Amanda Athuraliya at Creately developed a guide that breaks down different charts you can use to evaluate the change process. These include Gantt Chart tutorials and process maps as well as culture mapping (which allow you to understand where the influence lies), plus a force field analysis that helps business analysts identify the forces working with and against them. You don’t have to use all of these tools, but it’s good to know what is at your disposal.
Implementing a change assessment like a cultural mapping or a force field analysis can help management focus their efforts once the change process is underway.
“It’s up to management to ensure employees tasked with bringing about change don’t have to contend with [entrenched] opposition,” writes the team at Reflektive, referring to employees that are actively opposing and pushing back against change. Managers should step in when someone resists change to that degree. Knowing who the problem employees could be beforehand can save teams a significant amount of surprise issues.
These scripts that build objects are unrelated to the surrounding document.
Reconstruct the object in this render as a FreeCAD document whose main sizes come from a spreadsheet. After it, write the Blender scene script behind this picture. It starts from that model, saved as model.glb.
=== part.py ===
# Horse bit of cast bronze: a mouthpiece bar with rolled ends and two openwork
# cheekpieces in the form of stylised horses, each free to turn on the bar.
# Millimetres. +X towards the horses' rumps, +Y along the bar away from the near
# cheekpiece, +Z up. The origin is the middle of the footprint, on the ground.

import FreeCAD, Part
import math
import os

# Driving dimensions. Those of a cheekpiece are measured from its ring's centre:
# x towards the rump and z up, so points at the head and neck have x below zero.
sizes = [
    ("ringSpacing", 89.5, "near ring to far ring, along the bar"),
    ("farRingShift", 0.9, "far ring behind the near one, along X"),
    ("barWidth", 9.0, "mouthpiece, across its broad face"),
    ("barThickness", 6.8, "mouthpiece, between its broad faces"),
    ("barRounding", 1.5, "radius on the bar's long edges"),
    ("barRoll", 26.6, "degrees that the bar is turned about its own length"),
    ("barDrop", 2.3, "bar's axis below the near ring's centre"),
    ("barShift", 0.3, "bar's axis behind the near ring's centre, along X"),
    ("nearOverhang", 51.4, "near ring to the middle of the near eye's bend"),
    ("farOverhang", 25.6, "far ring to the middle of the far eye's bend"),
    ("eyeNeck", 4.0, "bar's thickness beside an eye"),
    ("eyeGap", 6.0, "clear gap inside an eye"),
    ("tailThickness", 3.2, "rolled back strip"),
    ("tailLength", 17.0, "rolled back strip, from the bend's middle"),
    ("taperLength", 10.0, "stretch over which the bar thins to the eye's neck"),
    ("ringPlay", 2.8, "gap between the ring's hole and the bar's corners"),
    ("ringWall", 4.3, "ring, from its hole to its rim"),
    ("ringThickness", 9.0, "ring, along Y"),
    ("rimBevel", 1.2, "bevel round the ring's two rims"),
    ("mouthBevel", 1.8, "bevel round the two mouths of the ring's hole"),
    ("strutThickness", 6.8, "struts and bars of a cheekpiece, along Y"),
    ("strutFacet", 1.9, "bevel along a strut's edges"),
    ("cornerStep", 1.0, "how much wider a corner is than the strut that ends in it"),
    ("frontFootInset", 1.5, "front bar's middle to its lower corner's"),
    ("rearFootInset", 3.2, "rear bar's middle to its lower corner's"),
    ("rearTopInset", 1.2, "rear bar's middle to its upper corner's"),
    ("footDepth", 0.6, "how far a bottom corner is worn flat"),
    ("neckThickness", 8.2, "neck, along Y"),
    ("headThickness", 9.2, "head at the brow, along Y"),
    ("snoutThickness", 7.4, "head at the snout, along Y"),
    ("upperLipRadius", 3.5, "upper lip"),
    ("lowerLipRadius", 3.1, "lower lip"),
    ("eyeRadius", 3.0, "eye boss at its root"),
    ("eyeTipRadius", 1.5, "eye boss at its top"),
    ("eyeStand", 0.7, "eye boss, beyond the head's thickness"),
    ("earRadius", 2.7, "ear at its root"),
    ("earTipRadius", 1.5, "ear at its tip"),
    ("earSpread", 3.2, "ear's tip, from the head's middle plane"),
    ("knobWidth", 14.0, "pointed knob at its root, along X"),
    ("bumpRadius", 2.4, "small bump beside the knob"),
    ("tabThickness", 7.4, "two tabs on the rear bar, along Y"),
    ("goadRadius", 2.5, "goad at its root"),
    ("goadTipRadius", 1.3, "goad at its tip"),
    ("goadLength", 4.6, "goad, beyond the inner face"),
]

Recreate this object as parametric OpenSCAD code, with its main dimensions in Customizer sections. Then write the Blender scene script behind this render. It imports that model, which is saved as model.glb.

Your Readiness Assessment Isn’t Your Whole Change Plan
A change assessment isn’t meant to serve as a comprehensive tool to execute change. Tim Creasey, chief innovation officer at Prosci, says assessments should only be planning aids, different from the actual planning process itself. The goal is to use this assessment, among other tools, to prepare for change and help the team understand what needs to happen and why.
Business management consultant Patricia Lotich says the assessment process can also help your company make a case for change within the organization. “No one wants to change for change sake, so it is important to create a case for change,” she writes. By reviewing the roadblocks and barriers to change, business analysts show how the change will improve the company as teams eliminate these barriers.
Your change readiness assessment isn’t even the first step before implementing change. It is the process that comes before step one. It is pre-planning and evaluation. Without this insight, you could end up starting a project that is doomed to fail or requires significantly more effort than you realized.